The thing that is so dumb about the Lakers plan is that they have no direction. Either keep Kobe and Lamar and overpay via trade for some questionable veterans and try to win now, or ship Kobe outta there, even though you want get fair value (because there is none) and build around your young pieces. Make up your damn mind. Make a tough choice and have some frickin' conviction about it. My God, I couldn't care less about the Lakers and the stupidity of the whole thing has me all fired up.

The whole thing is a non-starter, though, because like Kupchak said, he isn't doing a damn thing to the roster and that presumably includes Bean. Besides, what the hell could you get back for Bryant that would make it worth it?

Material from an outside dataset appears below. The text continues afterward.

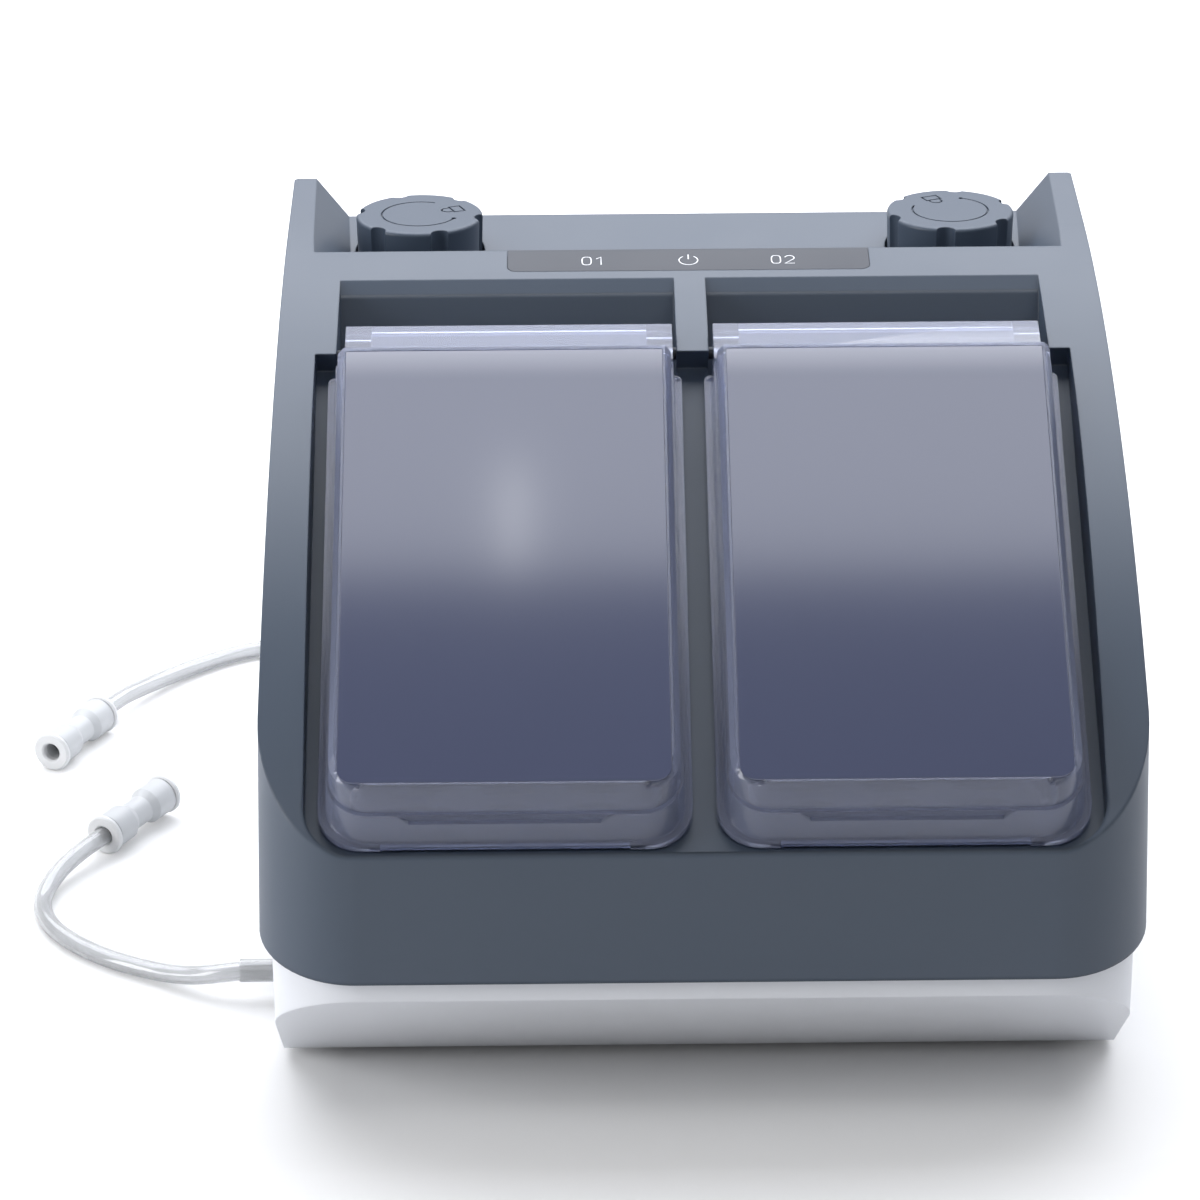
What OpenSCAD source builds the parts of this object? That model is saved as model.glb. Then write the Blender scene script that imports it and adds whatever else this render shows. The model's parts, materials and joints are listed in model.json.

And if Kobe somehow did get traded to a contender - and the contender somehow managed to acquire him without gutting its entire roster - everyone would hate Kobe. The only reason he isn't hated right now is because his team has no chance to win. Imagine Kobe competing for titles every year? People would go right back to the "all he does is shoot," "he isn't a team player," "remember what he did to that poor girl in Eagle, Co." and my personal favorite, "he doesn't make his teammates better."

So Kobe is stuck in LA for at least another year or two, and he will somehow get people to feel sorry for him, even though he created this whole situation in the first place, partly because when he ran Shaq outta town (or at the very least, didn't do everything in his power to make it work) he entrusted the best year's of his career to someone who is not good at all at what he does. It's no one's fault but Kobe's, really.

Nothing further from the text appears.